THE TASK:
Quote, with no changes, the lines that run from the top of the material to the line with "flat, engraved oval", both included.

MATERIAL SHOWN:
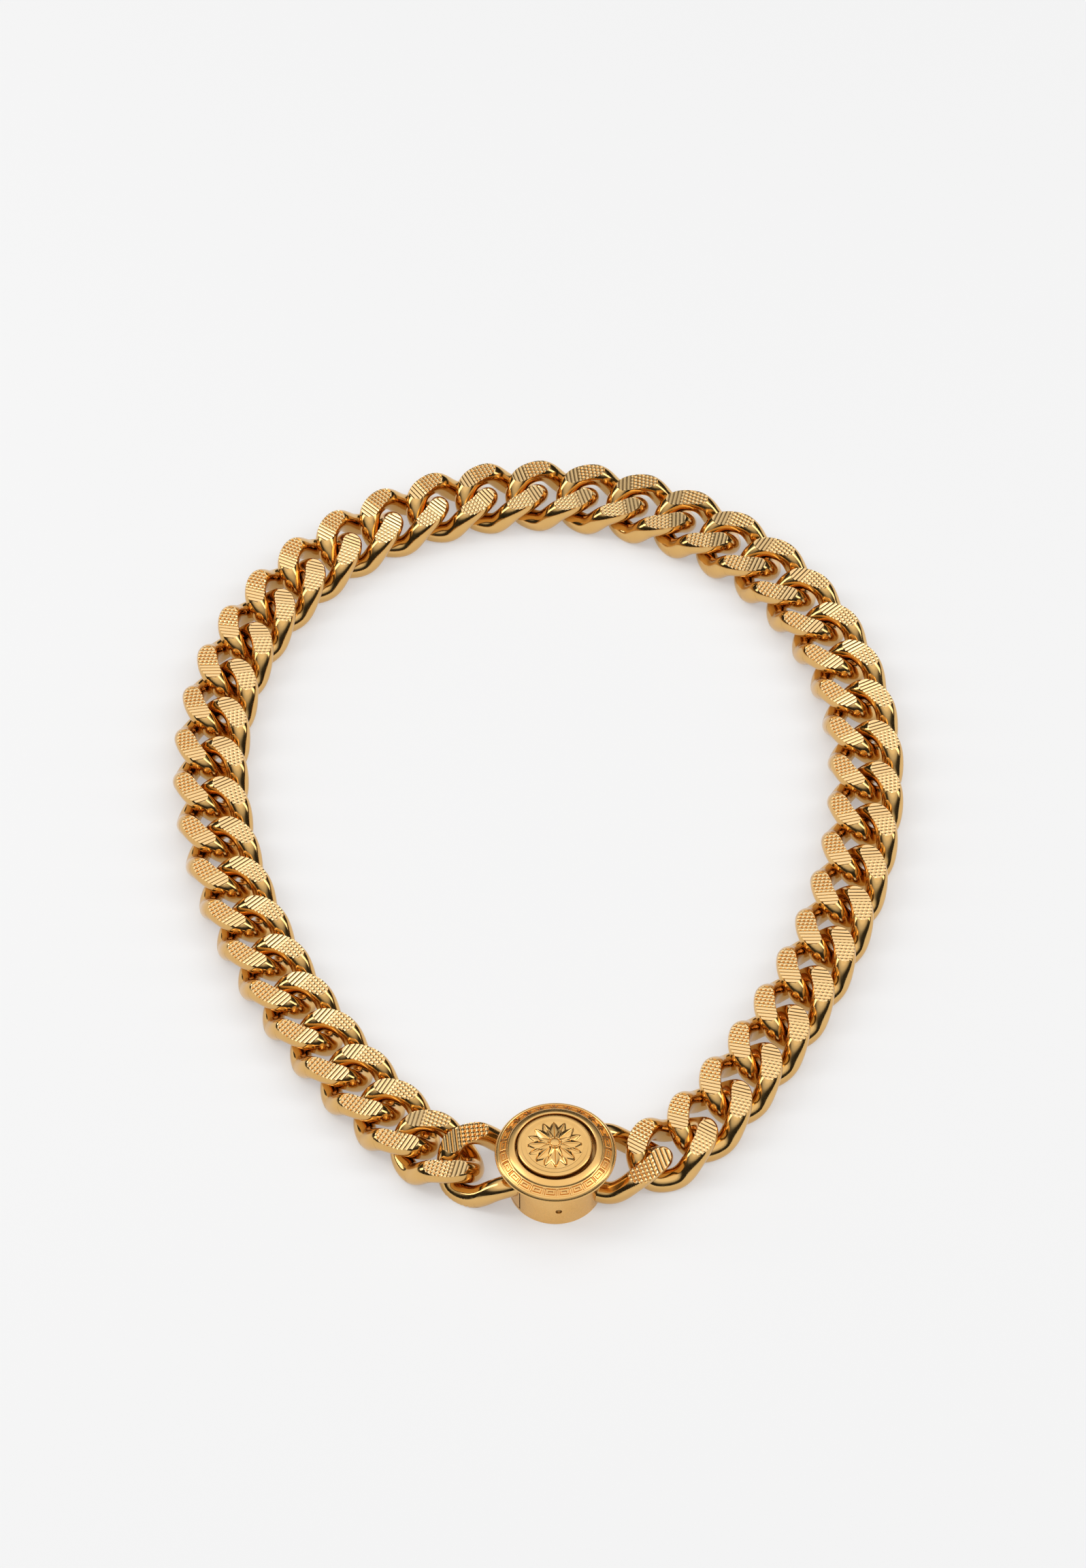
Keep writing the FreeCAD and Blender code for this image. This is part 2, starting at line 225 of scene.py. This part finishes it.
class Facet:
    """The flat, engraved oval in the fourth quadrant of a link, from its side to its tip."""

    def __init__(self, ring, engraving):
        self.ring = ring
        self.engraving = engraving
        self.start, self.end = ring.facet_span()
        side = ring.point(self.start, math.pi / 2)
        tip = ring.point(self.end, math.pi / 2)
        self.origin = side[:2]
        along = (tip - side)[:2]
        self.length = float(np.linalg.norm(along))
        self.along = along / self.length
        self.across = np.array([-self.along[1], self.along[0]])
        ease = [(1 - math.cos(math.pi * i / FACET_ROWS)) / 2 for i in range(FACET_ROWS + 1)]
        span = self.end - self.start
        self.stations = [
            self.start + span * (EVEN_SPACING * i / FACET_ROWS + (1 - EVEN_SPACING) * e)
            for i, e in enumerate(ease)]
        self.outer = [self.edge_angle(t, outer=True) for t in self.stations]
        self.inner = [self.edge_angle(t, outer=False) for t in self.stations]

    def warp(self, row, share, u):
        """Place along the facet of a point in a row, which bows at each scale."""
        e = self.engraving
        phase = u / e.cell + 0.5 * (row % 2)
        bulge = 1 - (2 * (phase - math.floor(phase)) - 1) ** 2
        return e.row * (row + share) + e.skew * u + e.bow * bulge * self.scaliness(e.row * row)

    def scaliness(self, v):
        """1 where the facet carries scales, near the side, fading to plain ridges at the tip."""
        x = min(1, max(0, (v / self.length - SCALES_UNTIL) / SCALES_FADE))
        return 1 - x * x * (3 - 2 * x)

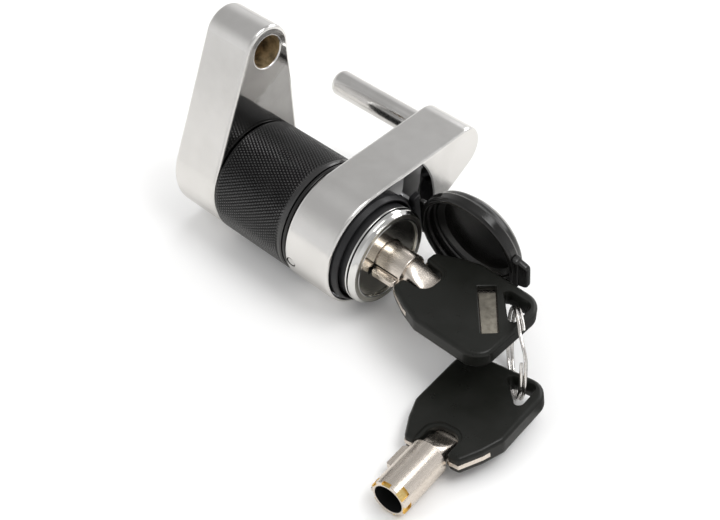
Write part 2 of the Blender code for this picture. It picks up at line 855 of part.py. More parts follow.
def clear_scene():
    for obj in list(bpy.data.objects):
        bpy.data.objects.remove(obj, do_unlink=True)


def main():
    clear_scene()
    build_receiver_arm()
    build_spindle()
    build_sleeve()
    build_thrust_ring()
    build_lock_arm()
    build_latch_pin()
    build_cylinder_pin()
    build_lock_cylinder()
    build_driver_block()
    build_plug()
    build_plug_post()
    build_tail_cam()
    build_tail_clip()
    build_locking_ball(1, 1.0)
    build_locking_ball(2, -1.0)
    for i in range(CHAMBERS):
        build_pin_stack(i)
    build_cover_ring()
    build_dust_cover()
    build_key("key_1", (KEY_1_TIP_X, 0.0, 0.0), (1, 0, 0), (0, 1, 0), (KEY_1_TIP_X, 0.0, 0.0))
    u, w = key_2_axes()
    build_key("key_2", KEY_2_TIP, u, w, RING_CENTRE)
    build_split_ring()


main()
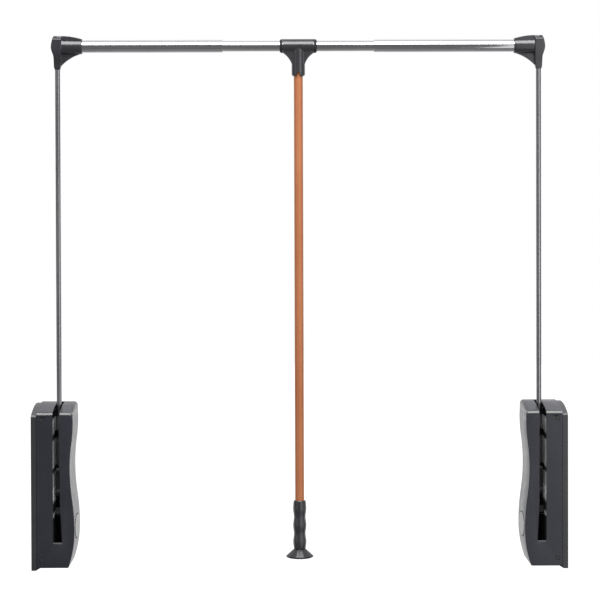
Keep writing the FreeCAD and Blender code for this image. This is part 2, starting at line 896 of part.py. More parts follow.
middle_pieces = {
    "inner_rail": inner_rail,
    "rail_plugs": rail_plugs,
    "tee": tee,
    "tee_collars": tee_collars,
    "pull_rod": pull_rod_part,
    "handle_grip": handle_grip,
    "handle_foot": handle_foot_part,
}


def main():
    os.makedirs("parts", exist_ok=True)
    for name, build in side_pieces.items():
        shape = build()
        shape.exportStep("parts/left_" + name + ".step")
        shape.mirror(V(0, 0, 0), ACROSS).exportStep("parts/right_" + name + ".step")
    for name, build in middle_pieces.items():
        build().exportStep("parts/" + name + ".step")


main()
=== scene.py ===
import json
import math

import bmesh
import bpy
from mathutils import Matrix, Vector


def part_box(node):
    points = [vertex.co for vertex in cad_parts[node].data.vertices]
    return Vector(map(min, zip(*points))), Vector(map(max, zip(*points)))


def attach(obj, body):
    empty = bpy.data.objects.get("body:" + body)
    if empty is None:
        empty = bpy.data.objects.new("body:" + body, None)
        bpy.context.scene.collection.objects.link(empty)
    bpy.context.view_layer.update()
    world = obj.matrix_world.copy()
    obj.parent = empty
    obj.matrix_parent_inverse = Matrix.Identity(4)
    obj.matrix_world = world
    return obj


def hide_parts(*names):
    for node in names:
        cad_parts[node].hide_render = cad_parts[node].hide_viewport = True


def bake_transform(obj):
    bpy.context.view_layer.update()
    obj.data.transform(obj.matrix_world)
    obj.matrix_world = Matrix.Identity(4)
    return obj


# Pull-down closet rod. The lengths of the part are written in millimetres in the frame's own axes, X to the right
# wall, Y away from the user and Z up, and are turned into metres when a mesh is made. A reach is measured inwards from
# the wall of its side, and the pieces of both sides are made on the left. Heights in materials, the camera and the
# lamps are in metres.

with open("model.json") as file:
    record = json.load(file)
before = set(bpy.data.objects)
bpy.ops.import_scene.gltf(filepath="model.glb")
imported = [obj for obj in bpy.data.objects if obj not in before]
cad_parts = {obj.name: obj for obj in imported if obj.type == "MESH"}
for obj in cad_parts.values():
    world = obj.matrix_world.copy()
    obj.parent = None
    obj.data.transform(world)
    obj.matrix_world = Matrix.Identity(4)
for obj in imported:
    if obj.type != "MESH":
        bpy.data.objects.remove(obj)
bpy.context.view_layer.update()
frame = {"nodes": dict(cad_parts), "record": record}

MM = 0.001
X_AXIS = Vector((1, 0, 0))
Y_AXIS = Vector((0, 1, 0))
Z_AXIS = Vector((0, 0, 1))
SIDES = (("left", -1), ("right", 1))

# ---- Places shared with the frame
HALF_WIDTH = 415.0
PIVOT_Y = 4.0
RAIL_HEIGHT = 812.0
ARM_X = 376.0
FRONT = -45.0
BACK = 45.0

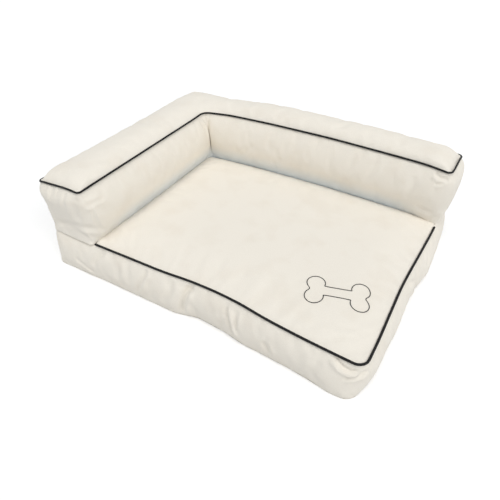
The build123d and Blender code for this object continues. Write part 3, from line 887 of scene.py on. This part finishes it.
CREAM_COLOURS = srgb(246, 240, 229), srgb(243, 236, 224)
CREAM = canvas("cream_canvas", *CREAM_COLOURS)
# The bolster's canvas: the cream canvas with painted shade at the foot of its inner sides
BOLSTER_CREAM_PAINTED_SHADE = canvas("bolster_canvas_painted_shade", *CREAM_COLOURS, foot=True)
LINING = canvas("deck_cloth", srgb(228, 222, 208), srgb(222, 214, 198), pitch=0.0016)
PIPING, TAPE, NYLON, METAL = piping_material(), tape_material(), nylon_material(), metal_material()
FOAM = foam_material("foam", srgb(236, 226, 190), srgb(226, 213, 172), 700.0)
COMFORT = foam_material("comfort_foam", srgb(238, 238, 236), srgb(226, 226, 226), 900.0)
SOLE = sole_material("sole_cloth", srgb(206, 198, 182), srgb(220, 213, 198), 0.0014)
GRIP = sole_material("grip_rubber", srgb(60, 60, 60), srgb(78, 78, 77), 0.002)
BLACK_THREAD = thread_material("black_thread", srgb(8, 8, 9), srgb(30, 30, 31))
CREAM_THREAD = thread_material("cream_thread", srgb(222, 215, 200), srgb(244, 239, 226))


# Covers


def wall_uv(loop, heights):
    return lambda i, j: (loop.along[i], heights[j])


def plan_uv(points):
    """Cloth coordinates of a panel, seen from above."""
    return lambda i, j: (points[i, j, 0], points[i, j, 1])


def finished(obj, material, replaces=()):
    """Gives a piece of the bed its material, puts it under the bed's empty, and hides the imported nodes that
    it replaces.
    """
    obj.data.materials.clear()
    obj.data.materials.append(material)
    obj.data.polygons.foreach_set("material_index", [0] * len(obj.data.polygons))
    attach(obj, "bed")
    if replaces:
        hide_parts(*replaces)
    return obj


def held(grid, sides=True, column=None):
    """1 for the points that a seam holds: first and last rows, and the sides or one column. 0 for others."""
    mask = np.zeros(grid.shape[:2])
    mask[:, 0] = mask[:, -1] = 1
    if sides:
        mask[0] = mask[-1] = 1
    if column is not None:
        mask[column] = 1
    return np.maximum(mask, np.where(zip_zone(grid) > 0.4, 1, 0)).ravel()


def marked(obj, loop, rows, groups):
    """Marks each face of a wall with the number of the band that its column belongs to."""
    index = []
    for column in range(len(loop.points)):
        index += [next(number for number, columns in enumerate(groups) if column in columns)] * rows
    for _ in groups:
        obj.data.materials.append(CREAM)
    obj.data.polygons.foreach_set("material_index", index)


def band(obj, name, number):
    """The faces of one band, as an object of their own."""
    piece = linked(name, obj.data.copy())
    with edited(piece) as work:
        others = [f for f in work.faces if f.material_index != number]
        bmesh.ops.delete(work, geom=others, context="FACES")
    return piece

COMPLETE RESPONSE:
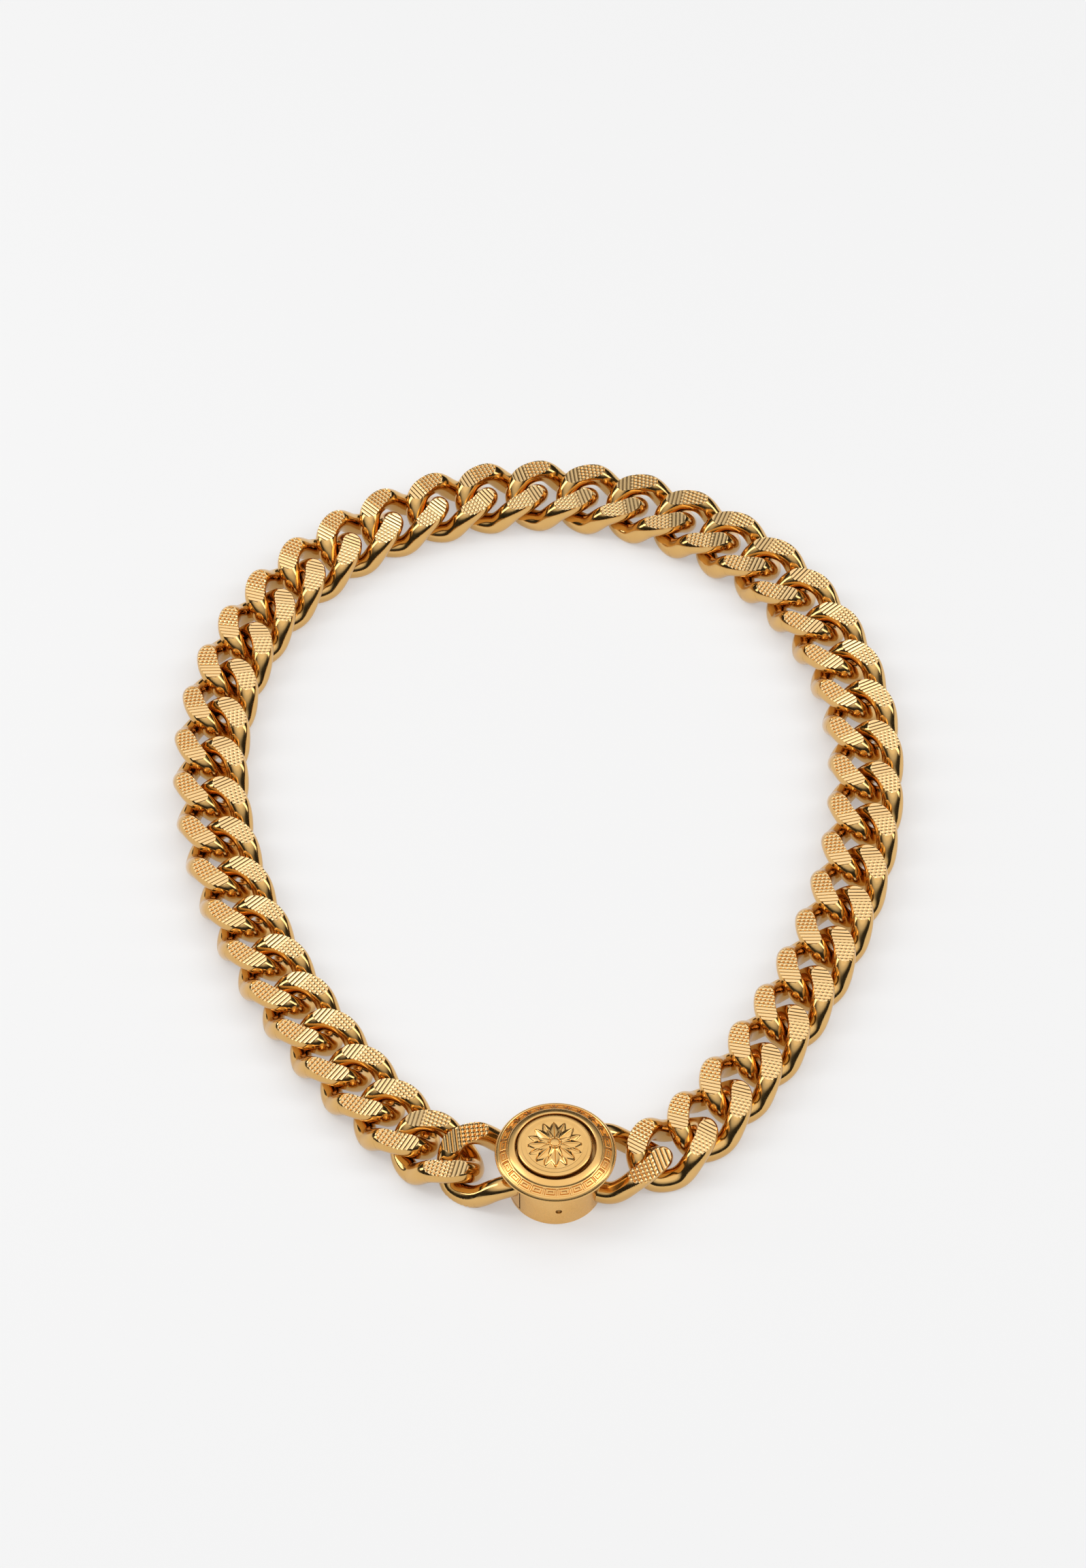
Keep writing the FreeCAD and Blender code for this image. This is part 2, starting at line 225 of scene.py. This part finishes it.
class Facet:
    """The flat, engraved oval in the fourth quadrant of a link, from its side to its tip."""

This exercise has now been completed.